Given task – Restate the complete material exactly.

Data lines –
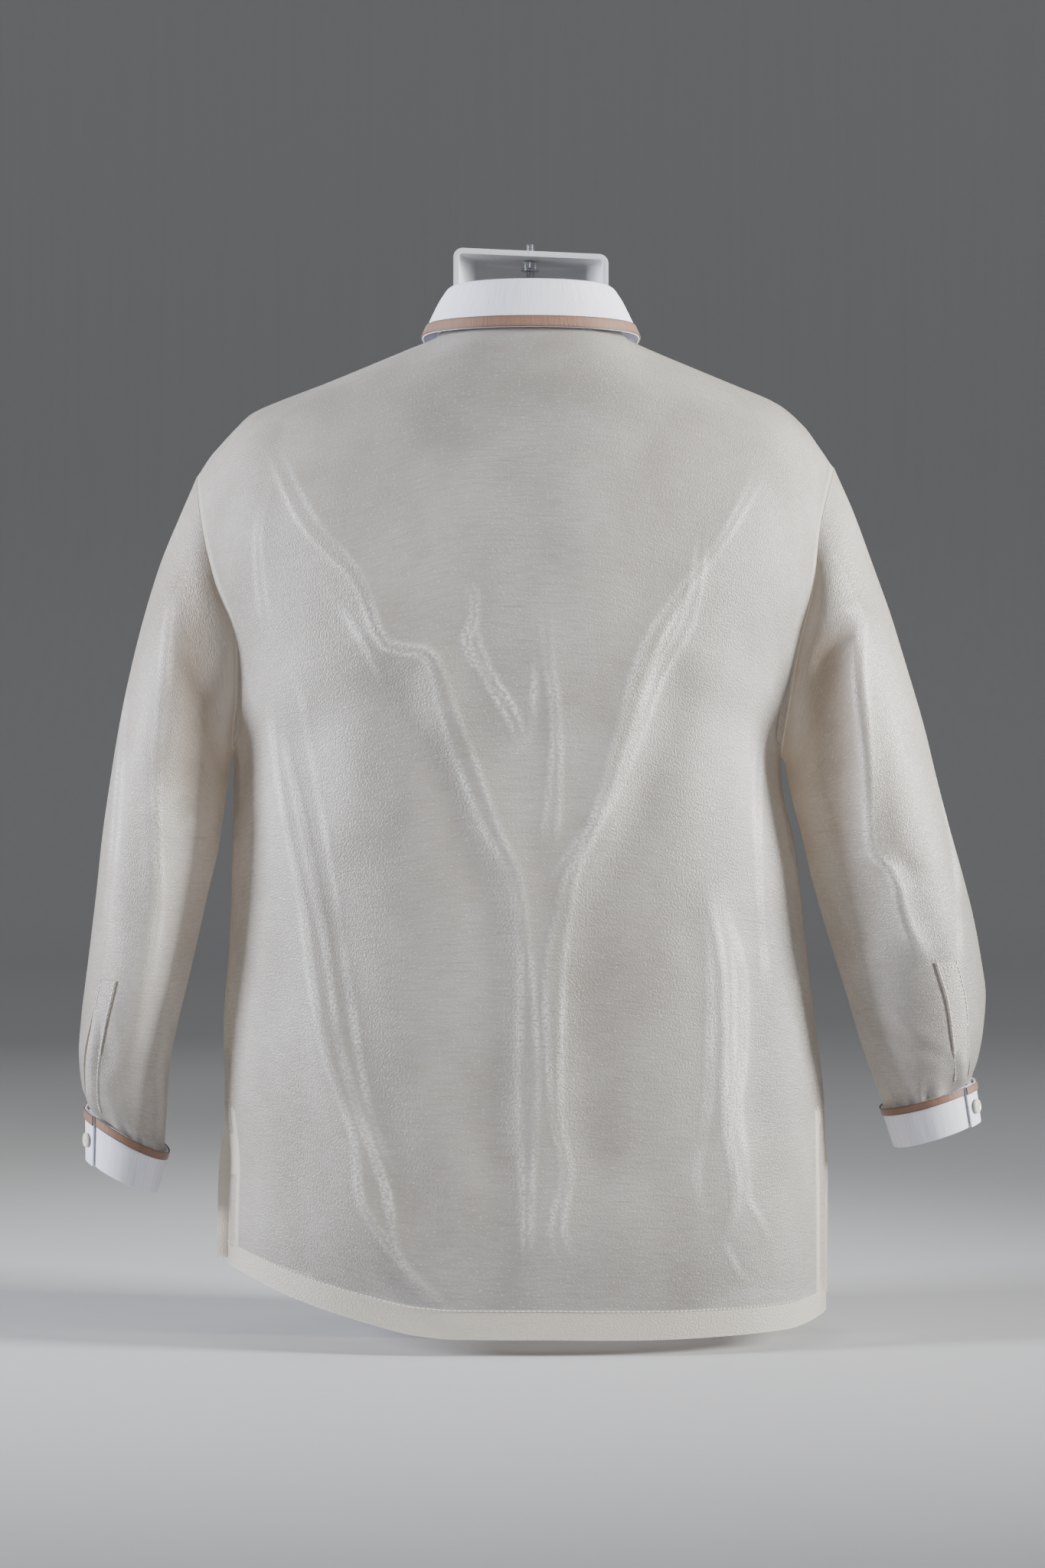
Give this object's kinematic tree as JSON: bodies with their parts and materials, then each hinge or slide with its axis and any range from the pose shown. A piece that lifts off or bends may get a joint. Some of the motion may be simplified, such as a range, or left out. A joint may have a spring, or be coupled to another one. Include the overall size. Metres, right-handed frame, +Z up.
{
  "type": "barong tagalog shirt on a hollow-back torso form",
  "caption": "Long-sleeved sheer barong shirt with a white collar and cuffs edged in brown, worn on an upright open-backed torso form with a capped neck and a threaded rod.",
  "frame": {"origin": "middle of the bounding box, at the plane on which the form's flat base rests", "axes": "+Z up, +Y towards the shirt's back, +X towards the wearer's left"},
  "size_m": [0.6822, 0.2296, 0.821],
  "materials": {
    "ivory_cloth": "sheer slubbed ivory organza with a soft sheen",
    "white_cloth": "plain white cloth",
    "brown_band": "woven brown band",
    "form_plastic": "moulded light grey",
    "steel": "zinc plated",
    "button": "shell coloured"
  },
  "bodies": {
    "root": {"back": "ivory_cloth", "front_left": "ivory_cloth", "front_right": "ivory_cloth", "front_band": "ivory_cloth", "front_button_1": "button", "front_button_2": "button", "front_button_3": "button", "front_button_4": "button", "front_button_5": "button", "front_button_6": "button", "collar_stand": "white_cloth", "collar_fall": "white_cloth", "collar_trim": "brown_band", "sleeve_left": "ivory_cloth", "sleeve_right": "ivory_cloth", "sleeve_placket_left": "ivory_cloth", "sleeve_placket_right": "ivory_cloth", "cuff_left": "white_cloth", "cuff_right": "white_cloth", "cuff_trim_left": "brown_band", "cuff_trim_right": "brown_band", "cuff_button_left": "button", "cuff_button_right": "button", "torso_form": "form_plastic", "rod": "steel", "nut": "steel", "washer": "steel"}
  },
  "joints": []
}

Solution to this task –
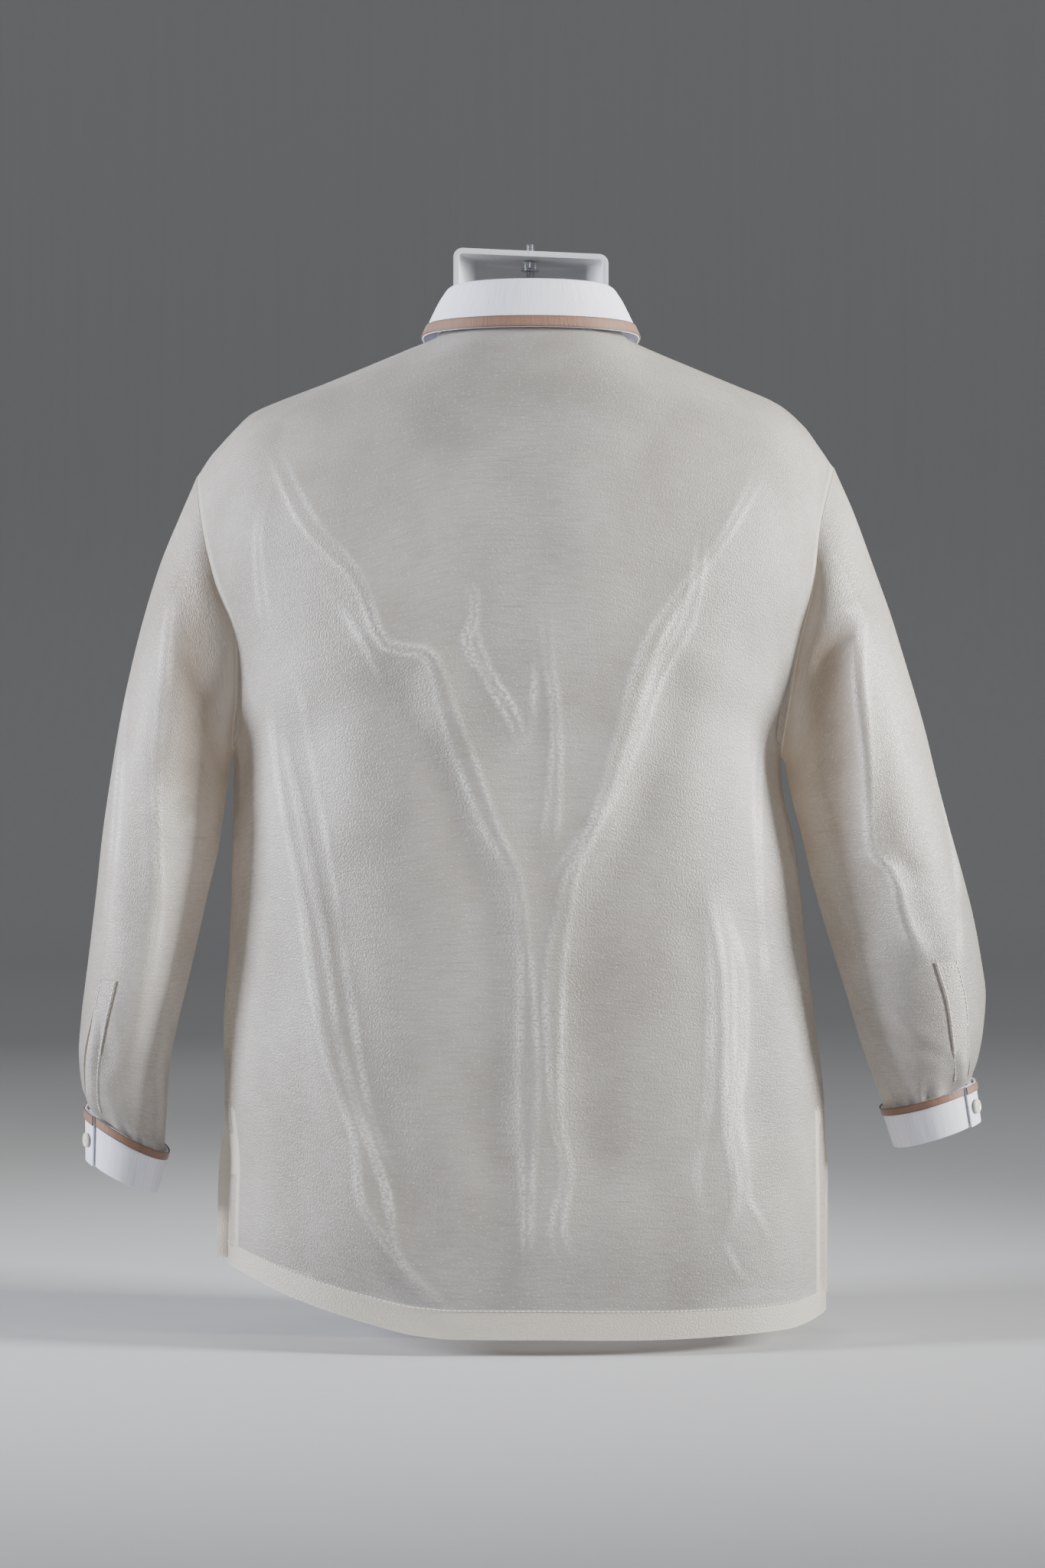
Give this object's kinematic tree as JSON: bodies with their parts and materials, then each hinge or slide with its axis and any range from the pose shown. A piece that lifts off or bends may get a joint. Some of the motion may be simplified, such as a range, or left out. A joint may have a spring, or be coupled to another one. Include the overall size. Metres, right-handed frame, +Z up.
{
  "type": "barong tagalog shirt on a hollow-back torso form",
  "caption": "Long-sleeved sheer barong shirt with a white collar and cuffs edged in brown, worn on an upright open-backed torso form with a capped neck and a threaded rod.",
  "frame": {"origin": "middle of the bounding box, at the plane on which the form's flat base rests", "axes": "+Z up, +Y towards the shirt's back, +X towards the wearer's left"},
  "size_m": [0.6822, 0.2296, 0.821],
  "materials": {
    "ivory_cloth": "sheer slubbed ivory organza with a soft sheen",
    "white_cloth": "plain white cloth",
    "brown_band": "woven brown band",
    "form_plastic": "moulded light grey",
    "steel": "zinc plated",
    "button": "shell coloured"
  },
  "bodies": {
    "root": {"back": "ivory_cloth", "front_left": "ivory_cloth", "front_right": "ivory_cloth", "front_band": "ivory_cloth", "front_button_1": "button", "front_button_2": "button", "front_button_3": "button", "front_button_4": "button", "front_button_5": "button", "front_button_6": "button", "collar_stand": "white_cloth", "collar_fall": "white_cloth", "collar_trim": "brown_band", "sleeve_left": "ivory_cloth", "sleeve_right": "ivory_cloth", "sleeve_placket_left": "ivory_cloth", "sleeve_placket_right": "ivory_cloth", "cuff_left": "white_cloth", "cuff_right": "white_cloth", "cuff_trim_left": "brown_band", "cuff_trim_right": "brown_band", "cuff_button_left": "button", "cuff_button_right": "button", "torso_form": "form_plastic", "rod": "steel", "nut": "steel", "washer": "steel"}
  },
  "joints": []
}